Tucker likes grapeseed oil for its “high level of vitamin E and antioxidants,” he says. “It’s a very stable oil at high heat.”

Tucker calls the results of frying with Salute Santé! ® Grapeseed Oil “Flawless.”

In cold preparations, “it’s great,” Tucker says. Salute Santé! ® Grapeseed Oil “creates a really strong, stable emulsion”…. “I like its neutral flavor,” Tucker continues. “We use it a lot. It’s all over our dressings, and being that we’re a dairy –free restaurant, it’s in a lot of  pastries. “It’s all over the place.”

            In his award-winning kitchen, Tucker uses Salute Santé! ® Grapeseed Oil to marinate vegetables in dishes such as mushroom escabeche.

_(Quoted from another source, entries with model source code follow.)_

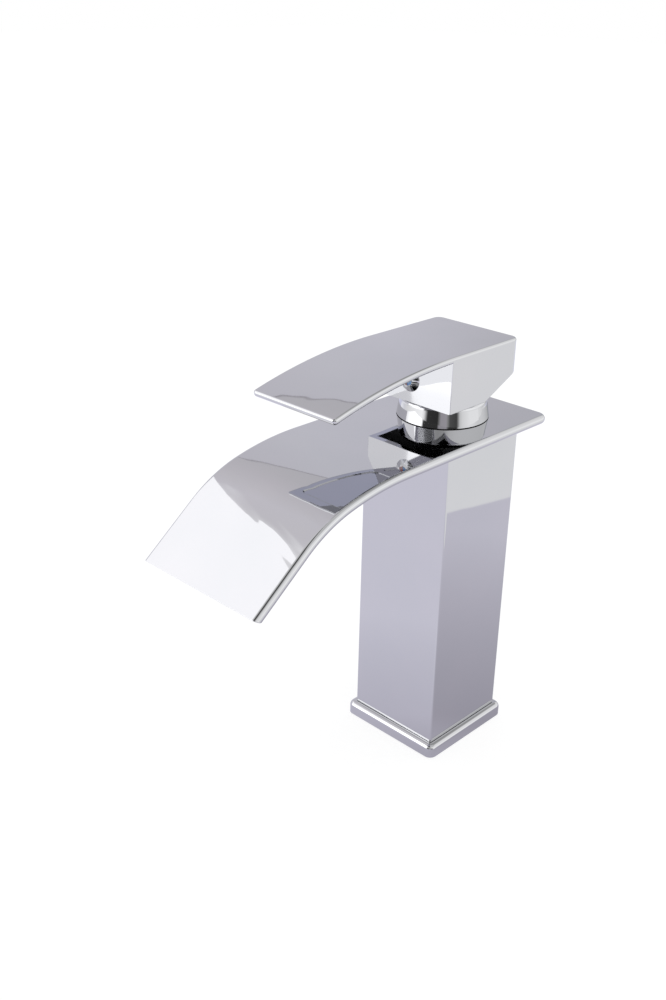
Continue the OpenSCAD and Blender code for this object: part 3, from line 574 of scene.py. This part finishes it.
# Finishes, with sizes in mm. "tones" are mottled by noise of "grain"; "rough" is a range on the same
# noise; "wave" is slow unevenness and "texture" fine relief, each (size, height); "stretch" draws the
# fine relief out along one axis
finishes = {
    # brass buffed by hand before plating, so flats ripple slowly like still water
    "chrome_brass": {"name": "polished chrome plate on brass", "tones": ("#C3C4C6", "#C6C6C8"), "grain": 30,
                     "metal": 1, "rough": (0.02, 0.04), "wave": (16, 0.012), "texture": (0.25, 0.00002)},
    # the same on die-cast zinc; plating hardly reaches the hollow, which stays matt, and its dark tone is
    # painted shade
    "chrome_zinc": {"name": "polished chrome plate on zinc", "tones": ("#C3C4C6", "#C6C6C8"), "grain": 30,
                    "metal": 1, "rough": (0.02, 0.04), "wave": (16, 0.08), "texture": (0.25, 0.00002),
                    "hollow": {"x": (0, 18.3), "y": (-0.85, 17.95), "below": 176.85, "tone": "#4A4A4D",
                               "rough": 0.55}},
    # bent sheet shows it most, with marks of the buffing wheel drawn out across the fold
    "chrome_spout": {"name": "chrome plate on buffed brass sheet", "tones": ("#C3C4C6", "#C6C6C8"), "grain": 30,
                     "metal": 1, "rough": (0.02, 0.04), "wave": (34, 0.2), "texture": (0.25, 0.00002),
                     "streak": {"size": 3, "height": 0.06, "turn": (0, 0.25, -0.2), "draw": 9,
                                "between": (-84, -104)}},
    # turned and left bare, dulled where hands and water reach
    "brass": {"name": "turned brass", "tones": ("#C9A458", "#DDBD76"), "grain": 5, "metal": 1,
              "rough": (0.24, 0.42), "wave": (6, 0.004), "texture": (0.3, 0.006), "stretch": (1, 1, 8)},
    # drawn tube, faint lines along its length and brown bloom from brazing
    "copper": {"name": "drawn copper", "tones": ("#B97350", "#D79468"), "grain": 6, "metal": 1,
               "rough": (0.22, 0.4), "wave": (5, 0.004), "texture": (0.25, 0.005), "stretch": (6, 6, 0.4)},
    # moulded nitrile, matt with a dusty bloom
    "rubber_black": {"name": "moulded nitrile rubber", "tones": ("#161617", "#262627"), "grain": 2, "metal": 0,
                     "rough": (0.5, 0.72), "wave": (4, 0.01), "texture": (0.15, 0.01)},
    # moulded acetal, waxy and slightly uneven
    "acetal_white": {"name": "moulded white acetal", "tones": ("#E6E6E0", "#F1F1EC"), "grain": 4, "metal": 0,
                     "rough": (0.32, 0.46), "wave": (5, 0.01), "texture": (0.2, 0.004)},
    "acetal_blue": {"name": "moulded blue acetal", "tones": ("#28548F", "#3263A6"), "grain": 4, "metal": 0,
                    "rough": (0.32, 0.46), "wave": (5, 0.01), "texture": (0.2, 0.004)},
    # fired alumina, lapped to a silky face
    "ceramic": {"name": "lapped alumina", "tones": ("#EDEBE4", "#F7F5F0"), "grain": 1, "metal": 0,
                "rough": (0.16, 0.28), "wave": (6, 0.002), "texture": (0.1, 0.003)},
    # ground pin and stem, fine lines along the axis
    "steel": {"name": "ground stainless steel", "tones": ("#AFB0B2", "#BFC0C1"), "grain": 4, "metal": 1,
              "rough": (0.2, 0.34), "wave": (6, 0.003), "texture": (0.2, 0.004), "stretch": (5, 5, 0.5)},
    # set screw, black oxide with bright rubbed corners
    "black_steel": {"name": "black oxide steel", "tones": ("#232325", "#38383A"), "grain": 1, "metal": 1,
                    "rough": (0.32, 0.5), "wave": (3, 0.003), "texture": (0.15, 0.005)},
    # transparent enamel pooled in the recess, glassy and a little deeper in places
    "blue_enamel": {"name": "blue enamel", "tones": ("#155FA8", "#2A86C8"), "grain": 1.5, "metal": 0,
                    "rough": (0.08, 0.14), "wave": (1.5, 0.01), "texture": (0.1, 0.0005), "coat": 1},
    "red_enamel": {"name": "red enamel", "tones": ("#8E3B35", "#B45248"), "grain": 1.5, "metal": 0,
                   "rough": (0.08, 0.14), "wave": (1.5, 0.01), "texture": (0.1, 0.0005), "coat": 1},
}


def makeFinish(look):
    mat, tree = newMaterial(look["name"])
    place = addNode(tree, "ShaderNodeTexCoord").outputs["Object"]
    apart = addNode(tree, "ShaderNodeSeparateXYZ", inputs={"Vector": place}).outputs
    mottle = addNode(tree, "ShaderNodeTexNoise",
                     inputs={"Vector": place, "Scale": 1 / (look["grain"] * mm), "Detail": 4})
    patch = addNode(tree, "ShaderNodeMapRange",
                    inputs={"Value": mottle.outputs["Fac"], "From Min": 0.3, "From Max": 0.7}).outputs[0]
    dark, pale = (linear(tone) for tone in look["tones"])
    colour = addNode(tree, "ShaderNodeMix", {"data_type": "RGBA"}, {0: patch, 6: dark, 7: pale}).outputs[2]
    smooth, dull = look["rough"]
    rough = addNode(tree, "ShaderNodeMapRange",
                    inputs={"Value": patch, "To Min": smooth, "To Max": dull}).outputs[0]

    # the hollow: matt where plating hardly reaches, and darkened with painted shade
    if "hollow" in look:
        rawAndShaded = look["hollow"]
        inside = addNode(tree, "ShaderNodeMath", {"operation": "LESS_THAN"},
                         {0: apart["Z"], 1: rawAndShaded["below"] * mm}).outputs[0]
        for axis in "xy":
            middle, half = rawAndShaded[axis]
            within = addNode(tree, "ShaderNodeMath", {"operation": "COMPARE"},
                             {0: apart[axis.upper()], 1: middle * mm, 2: half * mm})
            inside = addNode(tree, "ShaderNodeMath", {"operation": "MULTIPLY"},
                             {0: inside, 1: within.outputs[0]}).outputs[0]
        colour = addNode(tree, "ShaderNodeMix", {"data_type": "RGBA"},
                         {0: inside, 6: colour, 7: linear(rawAndShaded["tone"])}).outputs[2]
        rough = addNode(tree, "ShaderNodeMix",
                        inputs={0: inside, 2: rough, 3: rawAndShaded["rough"]}).outputs[0]

    # relief in layers of (coordinates, size, height, detail, share), slow to fine
    drawn = addNode(tree, "ShaderNodeMapping",
                    inputs={"Vector": place, "Scale": look.get("stretch", (1, 1, 1))})
    layers = [(place, *look["wave"], 1, None), (drawn.outputs[0], *look["texture"], 2, None)]
    if "streak" in look:
        mark = look["streak"]
        across = addNode(tree, "ShaderNodeMapping", {"vector_type": "TEXTURE"},
                         {"Vector": place, "Rotation": mark["turn"], "Scale": (mark["draw"], 1, 1)})
        start, end = (y * mm for y in mark["between"])
        share = addNode(tree, "ShaderNodeMapRange",
                        inputs={"Value": apart["Y"], "From Min": start, "From Max": end})
        layers.insert(1, (across.outputs[0], mark["size"], mark["height"], 0, share.outputs[0]))
    normal = {}
    for vector, size, height, detail, share in layers:
        relief = addNode(tree, "ShaderNodeTexNoise",
                         inputs={"Vector": vector, "Scale": 1 / (size * mm), "Detail": detail}).outputs["Fac"]
        if share:
            relief = addNode(tree, "ShaderNodeMath", {"operation": "MULTIPLY"},
                             {0: relief, 1: share}).outputs[0]
        bump = addNode(tree, "ShaderNodeBump", inputs={"Height": relief, "Distance": height * mm, **normal})
        normal = {"Normal": bump.outputs[0]}
    shine = addNode(tree, "ShaderNodeBsdfPrincipled",
                    inputs={"Metallic": look["metal"], "Coat Weight": look.get("coat", 0), "Base Color": colour,
                            "Roughness": rough, **normal})
    addNode(tree, "ShaderNodeOutputMaterial", inputs={"Surface": shine.outputs[0]})
    return mat


makeCamera()
makeWorld()
makeFloor()
for name, card in cards.items():
    makeCard(name, **card)
print("studio ready")
makeSpout()
makeFoot()
makeHandle()

materials = {slotName: makeFinish(look) for slotName, look in finishes.items()}
for name, obj in nodes.items():
    mat = materials[obj.data.materials[0].name]
    obj.data.materials.clear()
    obj.data.materials.append(mat)
pieceFinish = {"spout_plate": "chrome_spout", "foot_plate": "chrome_brass", "handle_casting": "chrome_zinc"}
for name, slotName in pieceFinish.items():
    bpy.data.objects[name].data.materials.append(materials[slotName])
print("finishes ready")

bpy.context.scene.view_settings.view_transform = "Standard"
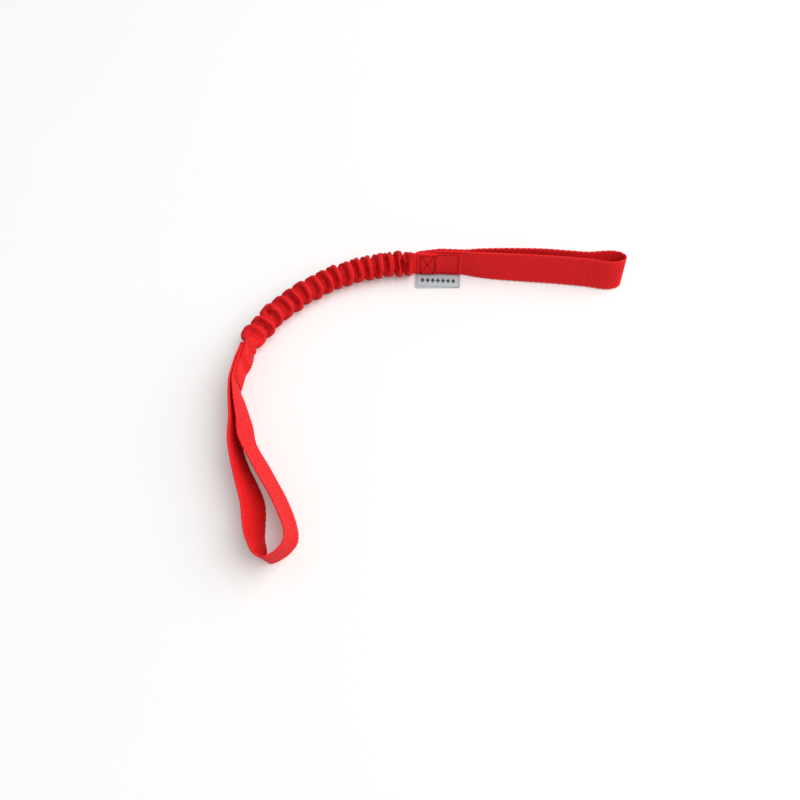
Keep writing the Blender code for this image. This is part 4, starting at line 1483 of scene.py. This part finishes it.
def stitches(loop, kind, outward, look, name):
    """One piece of many stitches.

    Each is a round thread that rises out of the cloth, runs along the face and dives back in, so
    its middle line is a low arch: a power of a half wave. It is thinner at both ends.
    """
    starts, ends = stitch_row(seam_lines(loop, kind), look.pitch)
    t = np.linspace(0, 1, STITCH_STEPS)
    turn = full_turn(STITCH_SIDES)
    radius = look.diameter / 2
    half_wave = np.sin(math.pi * t)
    lift = outward * radius * (ARCH_RISE * half_wave**0.4 - ARCH_DEPTH)
    thin = radius * (THIN_END + (1 - THIN_END) * half_wave**0.5)
    run = ends - starts
    size = np.linalg.norm(run, axis=1)[:, None]
    ahead = run / size
    aside = np.stack([-ahead[:, 1], ahead[:, 0]], -1)
    middle = starts[:, None] + t[None, :, None] * run[:, None]
    off = (thin[:, None] * np.cos(turn)[None])[None, ..., None]
    flat = middle[:, :, None] + off * aside[:, None, None]
    if outward > 0:
        face = BACK_LAYER + WEBBING_THICKNESS / 2
    else:
        face = (TAB_LAYER - tab_faces(loop, middle[..., 0])[0])[..., None]
    height = face + (lift[:, None] + thin[:, None] * np.sin(turn)[None])[None] + 0 * flat[..., 0]
    points = in_toy(stack_points(loop, flat[..., 0], flat[..., 1], height), loop)
    around = 2 * math.pi * radius * np.arange(STITCH_SIDES + 1) / STITCH_SIDES
    along = t[None, :, None] * size[:, :, None]
    uv = np.stack(np.broadcast_arrays(around[None, None], along + 0 * around[None, None]), -1)
    return stacked(name, points, uv, sewing_thread(loop), outward=loop is HAND)


class TUG_OT_patches(bpy.types.Operator):
    """Sew the crossed boxes and the long boxes through tabs and straps"""

    bl_idname = "tug.patches"
    bl_label = "Sewn patches"

    def execute(self, context):
        look = settings().thread
        for loop, body in ((HAND, "hand_loop"), (FAR, "far_loop")):
            for thread, outward in (("upper_thread", -1), ("lower_thread", 1)):
                for kind in ("cross", "box"):
                    node_name = f"{loop.name}_{kind}_{thread}"
                    piece = stitches(loop, kind, outward, look, f"{node_name}_stitches")
                    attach(piece, body)
                    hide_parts(node_name)
        return {"FINISHED"}


# The label's cloth; and the soft waves of its upper leaf: how high, and radians to the metre
LABEL_CLOTH = 0.00024
LABEL_PUFF = 0.00016
LABEL_WAVE = 150


def label_surface():
    """The folded label as an open grid with its weave, and its cloth's length over the fold.

    Each column runs out along one leaf, round the fold on a half circle, and back along the other.
    How far it reaches is skewed along the label, and rounded off by a circle at both corners.
    """
    lift = (LABEL_THICKNESS - LABEL_CLOTH) / 2
    inner = floor_across(HAND, NEAR_LAYER - WEBBING_THICKNESS / 2) - CLEARANCE
    tab_edge = floor_across(HAND, TAB_LAYER - TAB_THICKNESS / 2)
    x = LABEL_LENGTH / 2 * np.sin(np.linspace(-1, 1, 75) * math.pi / 2)
    over = np.clip((np.abs(x) - (LABEL_LENGTH / 2 - LABEL_CORNER)) / LABEL_CORNER, 0, 1)
    rounding = LABEL_CORNER * (1 - np.sqrt(1 - over**2))
    reach = LABEL_REACH - LABEL_SKEW * x / LABEL_LENGTH - rounding
    reach = reach - lift - LABEL_CLOTH / 2
    t = np.linspace(0, 1, 40)[:, None]
    turn = np.linspace(math.pi / 2, -math.pi / 2, 11)[1:-1]
    leaf = t * reach[None] + (1 - t) * (tab_edge - inner)
    out = np.concatenate([leaf, reach[None] + lift * np.cos(turn)[:, None], leaf[::-1]])
    level = np.full(len(t), lift)
    height = np.concatenate([level, lift * np.sin(turn), -level])[:, None]
    puff = LABEL_PUFF * np.sin(LABEL_WAVE * x[None] + 1.0) * smooth_share(out / LABEL_REACH)
    z = LABEL_THICKNESS / 2 + height + puff * (height > 0)
    along = LABEL_SETBACK + LABEL_LENGTH / 2 + x[None]
    points = np.stack(np.broadcast_arrays(along, tab_edge - out, z), -1)
    uv = np.stack(np.broadcast_arrays(x[None], out), -1)
    return in_toy(points, HAND), uv, 2 * (LABEL_REACH + inner - tab_edge)


class TUG_OT_label(bpy.types.Operator):
    """Fold the woven label and lay it under the hand patch"""

    bl_idname = "tug.label"
    bl_label = "Woven label"

    def execute(self, context):
        points, uv, fold = label_surface()
        label = lattice("folded_label", points, uv, label_cloth(), closed=False, outward=False)
        wall = label.modifiers.new("cloth", "SOLIDIFY")
        wall.thickness = LABEL_CLOTH
        wall.offset = 0
        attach(label, "label")
        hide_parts("woven_label")
        return {"FINISHED"}


# The stage: half the floor's width and how far it lies under the toy, its glow to the camera, the
# lamp, and the camera with its place, tilt and lens
FLOOR_HALF_WIDTH = 2.5
FLOOR_DROP = 0.0002
FLOOR_GLOW = 0.16
FLOOR_GLOW_COLOUR = (1.0, 0.98, 0.95, 1.0)
LAMP_SIZE = 6.6
LAMP_PLACE = (2.84, 0.40, 3.44)
CAMERA_PLACE = (-0.029851, -0.267639, 0.459)
CAMERA_TILT = math.radians(30)
CAMERA_LENS = 31.5
CAMERA_SENSOR = 36.0


def pale_floor(look):
    """Pale, faintly cloudy floor, which looks a little brighter to the camera alone.

    That brings its backdrop near white and keeps the shadows.
    """
    made, tree, shader = new_material("pale_floor", Roughness=0.7, Specular_IOR_Level=0.2)
    cloudy = noise(tree, object_places(tree), 3.0, 3.0)
    darker = opaque(0.97 * c for c in look.floor)
    colour = mix_colours(tree, cloudy, darker, opaque(look.floor))
    tree.links.new(colour, shader.inputs["Base Color"])
    seen = node(tree, "ShaderNodeLightPath").outputs["Is Camera Ray"]
    shader.inputs["Emission Color"].default_value = FLOOR_GLOW_COLOUR
    glow = maths(tree, "MULTIPLY", seen, FLOOR_GLOW)
    tree.links.new(glow, shader.inputs["Emission Strength"])
    return made


class TUG_OT_stage(bpy.types.Operator):
    """Lay the pale floor, set the light and stand the camera where the photograph was taken"""

    bl_idname = "tug.stage"
    bl_label = "Stage"

    def execute(self, context):
        look = settings().stage
        scene = context.scene
        side = np.linspace(-FLOOR_HALF_WIDTH, FLOOR_HALF_WIDTH, 41)
        x, y = np.meshgrid(side, side, indexing="ij")
        ground = np.stack([x, y, 0 * x - FLOOR_DROP], -1)
        floor = lattice("floor", ground, ground[..., :2], pale_floor(look), closed=False)
        lamp = bpy.data.lights.new("key_lamp", "AREA")
        lamp.shape = "DISK"
        lamp.size = LAMP_SIZE
        lamp.energy = look.key
        key = bpy.data.objects.new("key_lamp", lamp)
        key.location = LAMP_PLACE
        key.rotation_euler = (-Vector(key.location)).to_track_quat("-Z", "Y").to_euler()
        scene.collection.objects.link(key)
        world = bpy.data.worlds.new("soft_light")
        scene.world = world
        world.use_nodes = True
        sky = world.node_tree.nodes["Background"]
        sky.inputs["Color"].default_value = (1.0, 1.0, 1.0, 1.0)
        sky.inputs["Strength"].default_value = look.fill
        camera = bpy.data.objects.new("camera", bpy.data.cameras.new("camera"))
        camera.data.lens = CAMERA_LENS
        camera.data.sensor_width = CAMERA_SENSOR
        camera.data.clip_start = 0.01
        camera.location = CAMERA_PLACE
        camera.rotation_euler = (CAMERA_TILT, 0, 0)
        scene.collection.objects.link(camera)
        scene.camera = camera
        scene.view_settings.view_transform = "Standard"
        return {"FINISHED"}


class TUG_PT_toy(bpy.types.Panel):
    """Lists the steps that build the toy, and its settings"""

    bl_idname = "TUG_PT_toy"
    bl_label = "Bungee tug toy"
    bl_space_type = "VIEW_3D"
    bl_region_type = "UI"
    bl_category = "Tug toy"

    def draw(self, context):
        for operator in OPERATORS:
            self.layout.operator(operator.bl_idname)
        for name in TugSettings.__annotations__:
            group = getattr(settings(), name)
            box = self.layout.box()
            box.label(text=name.capitalize())
            for key in type(group).__annotations__:
                box.prop(group, key)


OPERATORS = (
    TUG_OT_straps, TUG_OT_sleeve, TUG_OT_elastic, TUG_OT_patches, TUG_OT_label, TUG_OT_stage
)
CLASSES = (
    TugWebbing, TugSleeve, TugThread, TugLabel, TugStage, TugSettings, *OPERATORS, TUG_PT_toy
)


def register():
    for item in CLASSES:
        bpy.utils.register_class(item)
    bpy.types.Scene.tug = PointerProperty(type=TugSettings)


def unregister():
    del bpy.types.Scene.tug
    for item in reversed(CLASSES):
        bpy.utils.unregister_class(item)


def main():
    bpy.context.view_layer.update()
    register()
    bpy.ops.tug.straps()
    bpy.ops.tug.sleeve()
    bpy.ops.tug.elastic()
    bpy.ops.tug.patches()
    bpy.ops.tug.label()
    bpy.ops.tug.stage()
    bpy.context.view_layer.update()


if __name__ == "__main__":
    main()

            But what he really likes best about Salute Santé! ® Grapeseed Oil is its properties as an oil for infusions. “It shines all around, but I definitely feel that it works better than some of these other oils for infused oils.”

 

 

At Napa’s hip downtown restaurant Zuzu, Chef Angela Tamura uses Salute Santé! Grapeseed Oil to create mouthwatering tapas like bean fritters, deep-fried half quail and queso frito with manchego.

            “It’s got a really clean flavor,” Tamura says. And with Salute Santé! Grapeseed Oil’s high levels of Vitamin E and antioxidants, “it gives a nice golden-brown color to the food, and it doesn’t break down very easily.”  “It’s beautiful with fish,” she continues. “It gets hot enough, it doesn’t smoke, you can get a nice sear on the fish – but it doesn’t have any kind of an aftertaste.” Tamura recycles her used frying oil to the makers of Salute Santé! Grapeseed Oil for use as diesel fuel in three vehicles. “Just the fact of recycling oil, and the fact that it’s made from a product that’s recycled, is great,” she says.            But it’s the flavor and health advantages of Salute Santé! Grapeseed Oil that have made it a staple in the Zuzu kitchen.

“The fact that it’s healthy and doesn’t break down is a big part of why we use it,” Tamura says.